The 1/N attribute is the division of your time/self/resource (in any form) by an infinite number N.
In more layman terms, the shotgun approach.
We have numerous examples of this - take Dave McClure, founder of 500 Startups. He has admitted himself that there is no magic sauce in making investment decisions. What you need is that 1 correct investment that will provide a 100+% return, allowing your other decisions to, if not fail completely, return an equal amount as invested.
Entrepreneur First has also the same approach. They might not shout it out loud, but their current setup is backed by this methodology. They spark up small incubators running twice a year all over the world in major tech hub cities, thus spreading a wide net of operations that they then back with a low cost aiming for that 1 unicorn.
Going back to Elon Musk, although he has a more structured approach to things and has a sense of motivation behind his creations, he does divide his time to more than one thing, either because he thinks it is of more importance for mankind (SpaceX) or because he needs to generate a specific amount of cash (Boring Company).
My last example would come from the world of Makers and noone else than Pieter Level comes to mind.
I have expressed in an IndieHackers post that I find him quite arrogant and it was fun that he saw it and replied.
Regardless however, I do admire what he has done. His approach was to start making X amount of products in Y set time by doing the least amount of work until 1 of them provided some sort of validation, a.k.a product market fit.
Although his approach was also heavily reliant on the attribute of Attention, noone can deny that his resilience in continuing to explore and create products was the spark.
High Availability Resources
By resources, we mean money, tech know-how, marketing skills. Any skill that increases your ability to search / evaluate and create, gets you closer to the real case being tested by the outside environment.
In simpler words, if you do know how to setup a landing page for your product, it will move you vastly ahead of other people who would need to hire someone.
On the other hand, having a big pool of money that you can invest/hire brings you also ahead of someone who has an idea.
The problem with availability resources is that they require to be of a specific high level in order to make a difference.
Having 30 minutes a day to spend on your project does not mean it will never be ready to be tested by the community you target, but it will take you a considerable more time to market than someone who works 4 days a week.
If we look at our aforementioned people, they all had the resources or they managed to acquire them.
Elon Musk had his great boom after selling Paypal and then investing his everything on SpaceX and Tesla. (This should not exclude his tenacity towards learning and his ability to execute)
Dave McClure started after he had made 1 successful investment that allowed him to re-invest his earnings.
Pieter coding his projects by focusing on minimizing his time spent thus multiplying his time's output.
Is that all?

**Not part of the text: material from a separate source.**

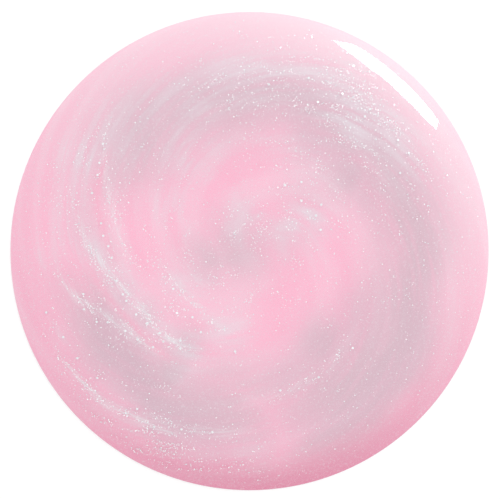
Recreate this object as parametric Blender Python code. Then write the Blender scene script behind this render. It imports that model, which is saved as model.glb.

Is it that easy?
As I mentioned in the pre-face, these attributes are not a golden rule.
There is also one more ingredient that plays a big part. However, that ingredient cannot be attained.
It is Luck.
Sometimes you have to be in the right place in the right time, tweet the correct phrase that attracts someone's attention and so on.
The rest of the attributes can be obtained through work. Do not get me wrong, it is not easy but our environment suggests that it is doable.
I have no magic phrase or motivational speech to end this. Just go do your thing and maybe keep these attributes in mind - not just to try and apply them, but also to help you understand what other people go through.